Exercise brief —
Copy every line of the listing exactly.

Dataset extract —
-- Begin --

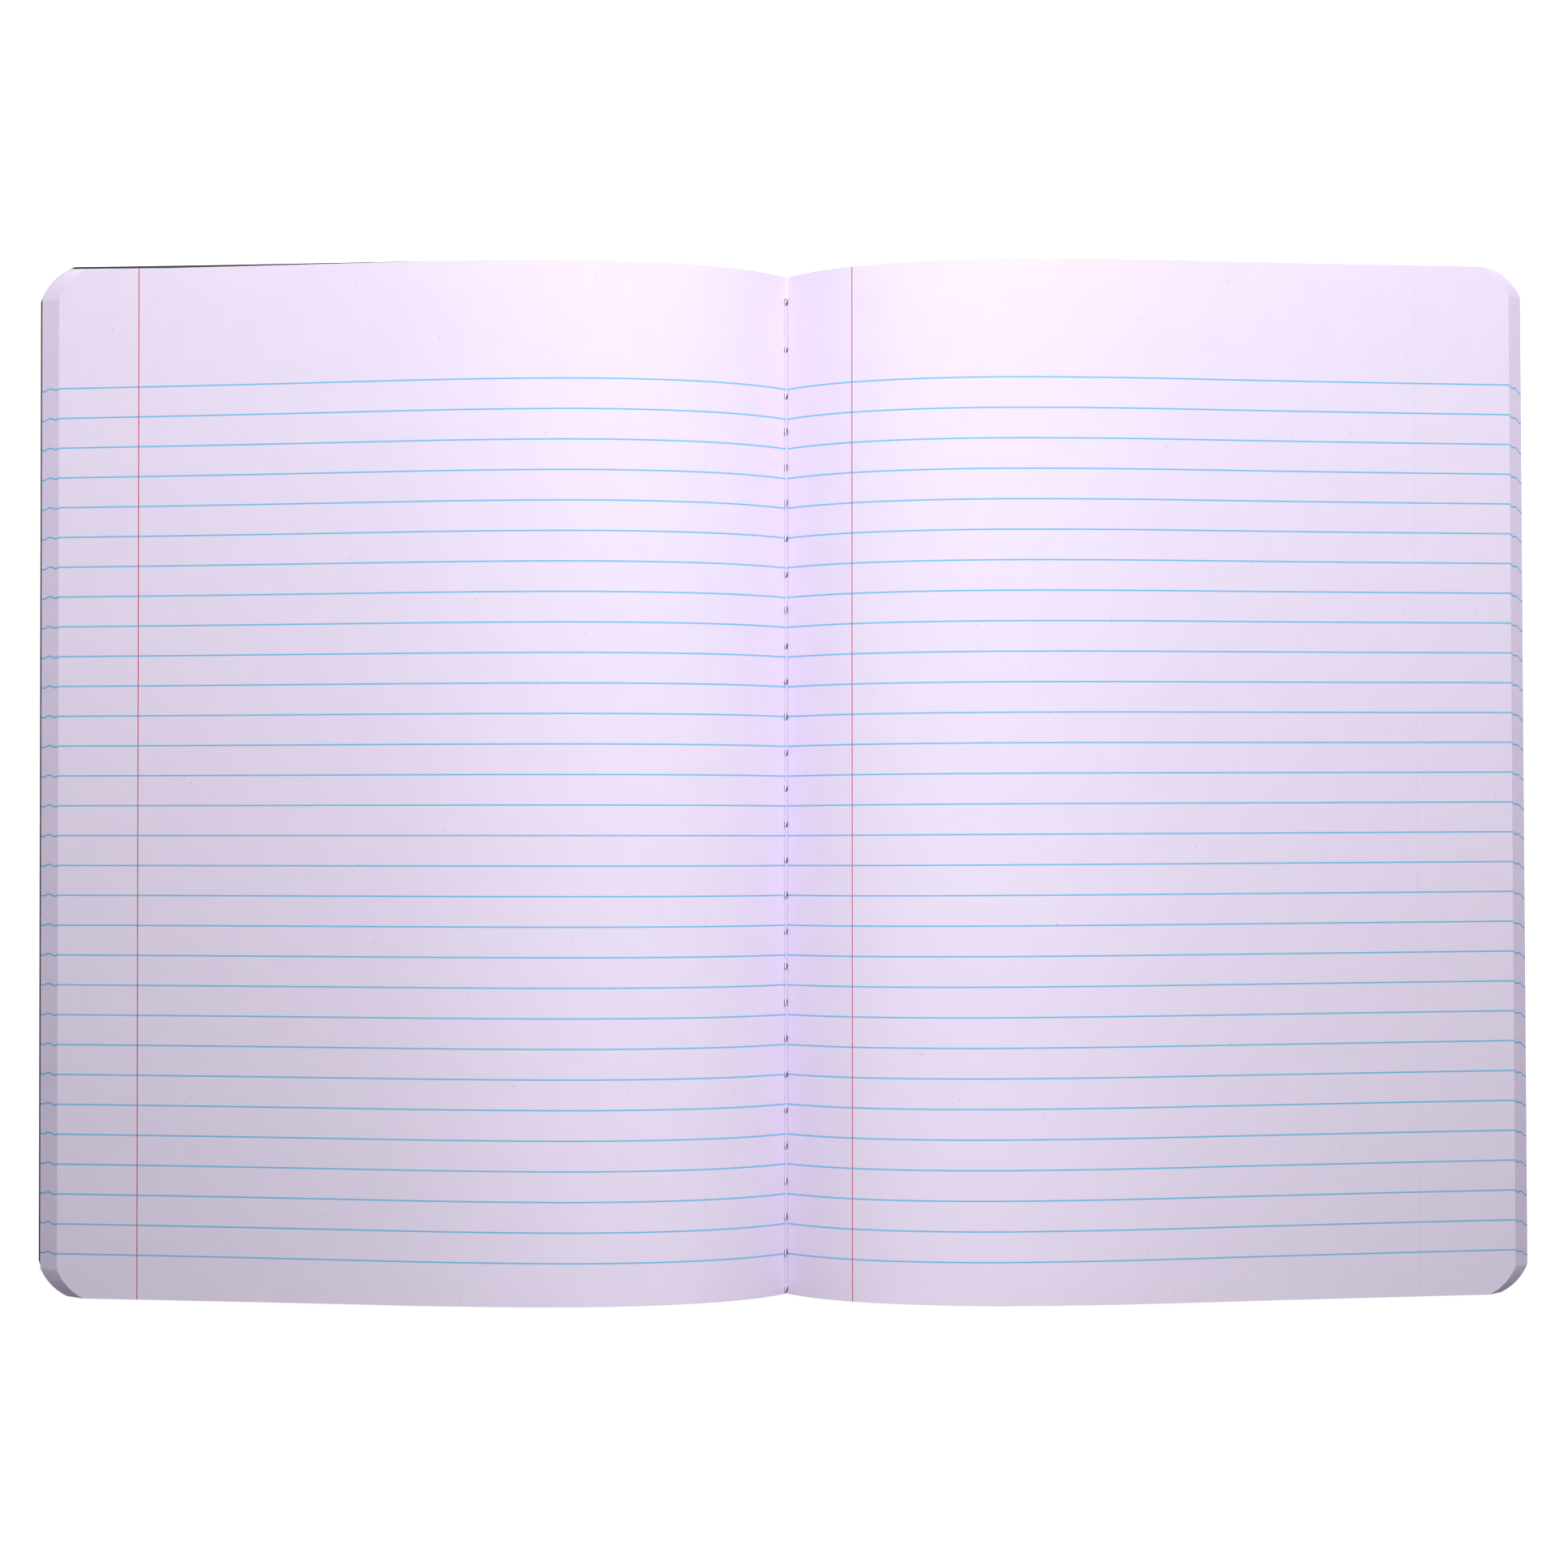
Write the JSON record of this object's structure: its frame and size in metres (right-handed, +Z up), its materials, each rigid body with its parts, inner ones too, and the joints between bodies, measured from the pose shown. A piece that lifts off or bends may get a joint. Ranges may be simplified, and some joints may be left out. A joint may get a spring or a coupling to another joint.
{
  "type": "open composition notebook",
  "caption": "Sewn composition notebook lying open at its middle, with ruled pages bowing up from the fold, black boards and a cloth spine tape.",
  "frame": {"origin": "middle of the spine tape's flat underside, where the notebook rests on the table", "axes": "+X from the fold across the right-hand page, +Y to the head of the pages, +Z up out of the opening"},
  "size_m": [0.3585, 0.2465, 0.0318],
  "materials": {
    "paper": "matte",
    "cover_board": "satin",
    "tape_cloth": "matte",
    "sewing_thread": "matte"
  },
  "bodies": {
    "page_block": {"pages": "paper", "inner_thread": "sewing_thread", "outer_thread": "sewing_thread", "spine_tape": "tape_cloth"},
    "front_cover": {"front_cover": "cover_board"},
    "back_cover": {"back_cover": "cover_board"}
  },
  "joints": [
    {"name": "front_cover_hinge", "type": "hinge", "parent": "page_block", "child": "front_cover", "pos_m": [-0.00562, 0, 0.00266], "axis": [0, -1, 0], "range_deg": [0, 90], "deforming": ["spine_tape"]},
    {"name": "back_cover_hinge", "type": "hinge", "parent": "page_block", "child": "back_cover", "pos_m": [0.00562, 0, 0.00265], "axis": [0, 1, 0], "range_deg": [0, 90], "deforming": ["spine_tape"]}
  ]
}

-- End --

Finished answer —
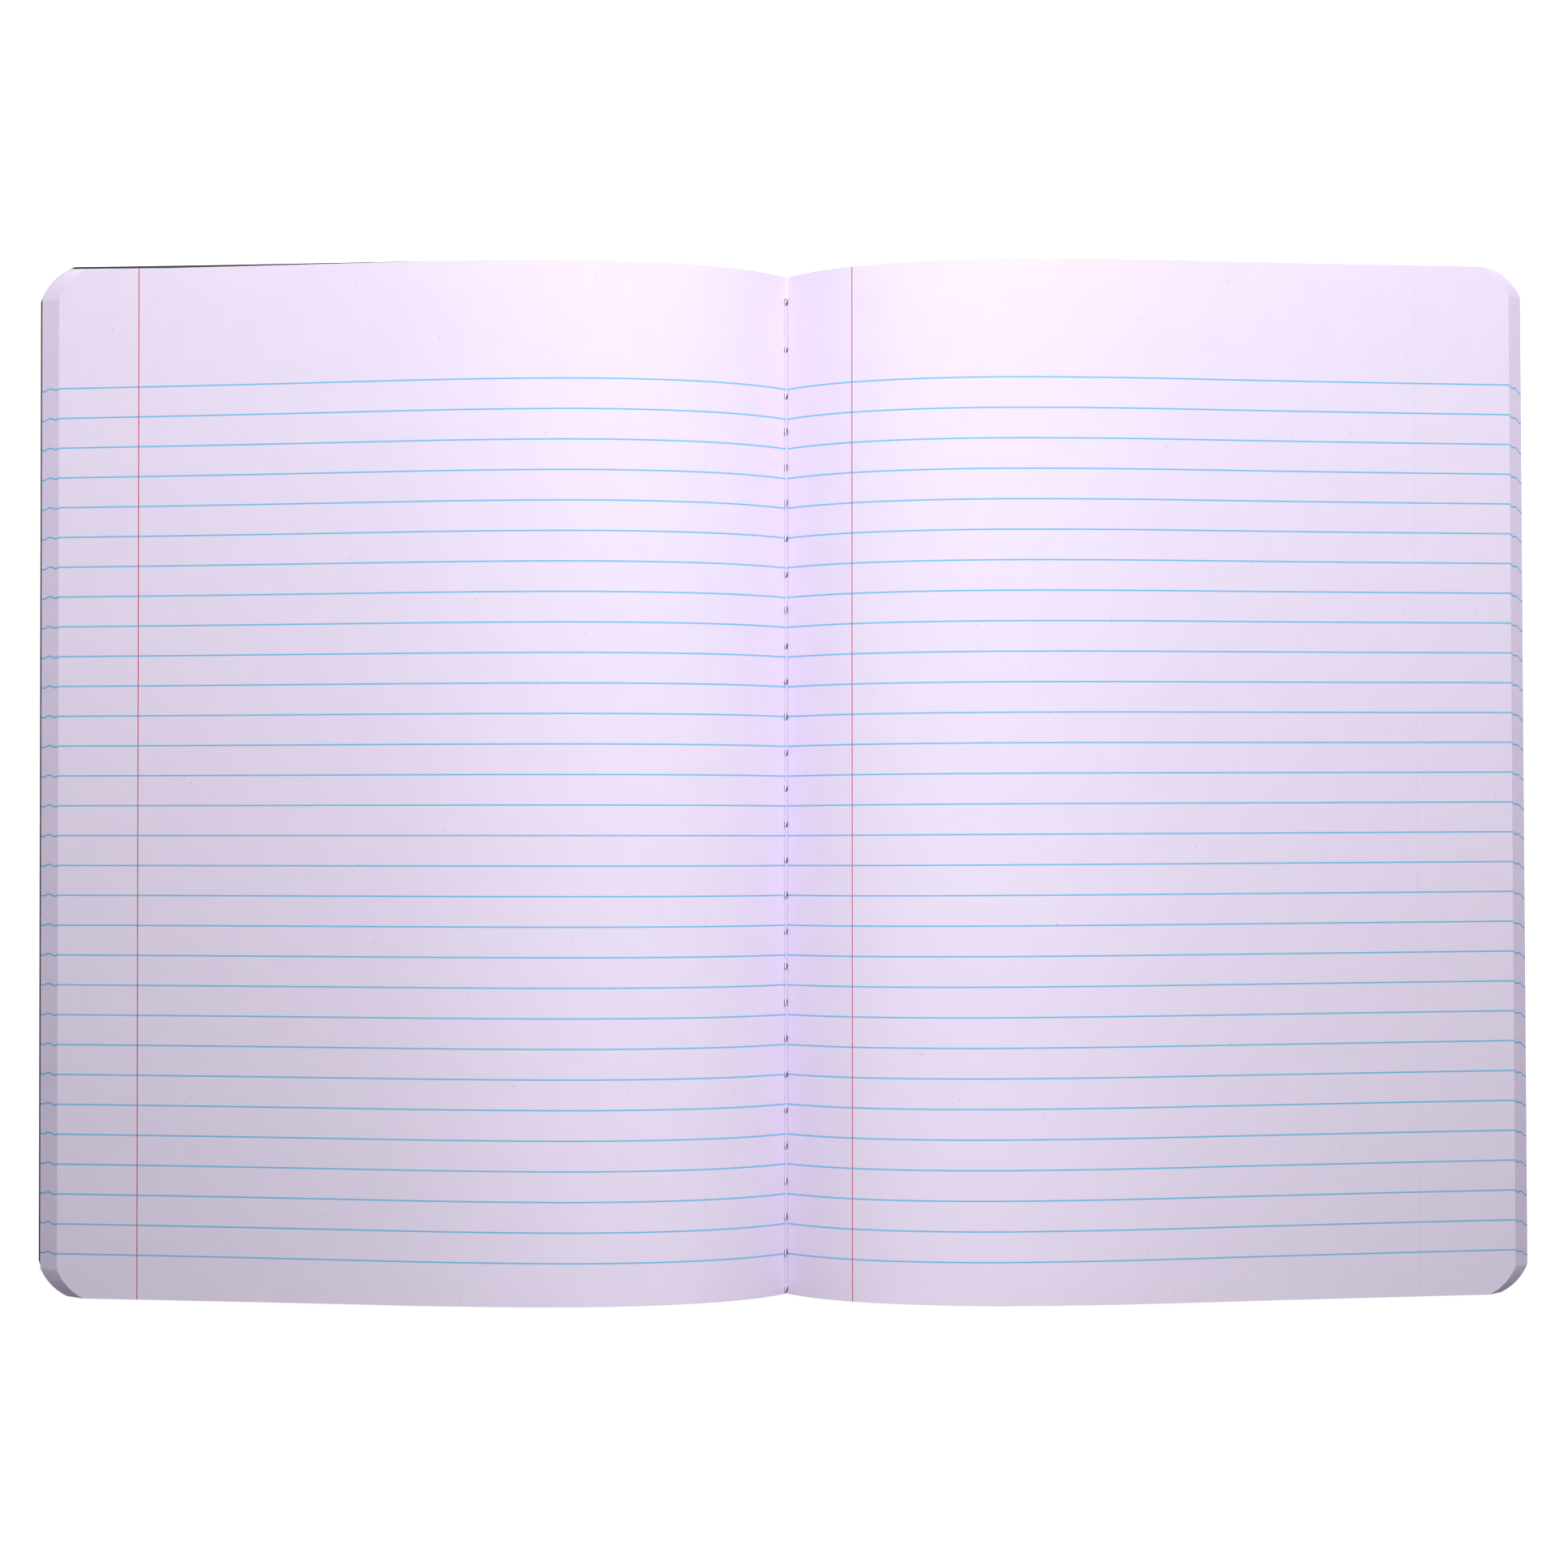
Write the JSON record of this object's structure: its frame and size in metres (right-handed, +Z up), its materials, each rigid body with its parts, inner ones too, and the joints between bodies, measured from the pose shown. A piece that lifts off or bends may get a joint. Ranges may be simplified, and some joints may be left out. A joint may get a spring or a coupling to another joint.
{
  "type": "open composition notebook",
  "caption": "Sewn composition notebook lying open at its middle, with ruled pages bowing up from the fold, black boards and a cloth spine tape.",
  "frame": {"origin": "middle of the spine tape's flat underside, where the notebook rests on the table", "axes": "+X from the fold across the right-hand page, +Y to the head of the pages, +Z up out of the opening"},
  "size_m": [0.3585, 0.2465, 0.0318],
  "materials": {
    "paper": "matte",
    "cover_board": "satin",
    "tape_cloth": "matte",
    "sewing_thread": "matte"
  },
  "bodies": {
    "page_block": {"pages": "paper", "inner_thread": "sewing_thread", "outer_thread": "sewing_thread", "spine_tape": "tape_cloth"},
    "front_cover": {"front_cover": "cover_board"},
    "back_cover": {"back_cover": "cover_board"}
  },
  "joints": [
    {"name": "front_cover_hinge", "type": "hinge", "parent": "page_block", "child": "front_cover", "pos_m": [-0.00562, 0, 0.00266], "axis": [0, -1, 0], "range_deg": [0, 90], "deforming": ["spine_tape"]},
    {"name": "back_cover_hinge", "type": "hinge", "parent": "page_block", "child": "back_cover", "pos_m": [0.00562, 0, 0.00265], "axis": [0, 1, 0], "range_deg": [0, 90], "deforming": ["spine_tape"]}
  ]
}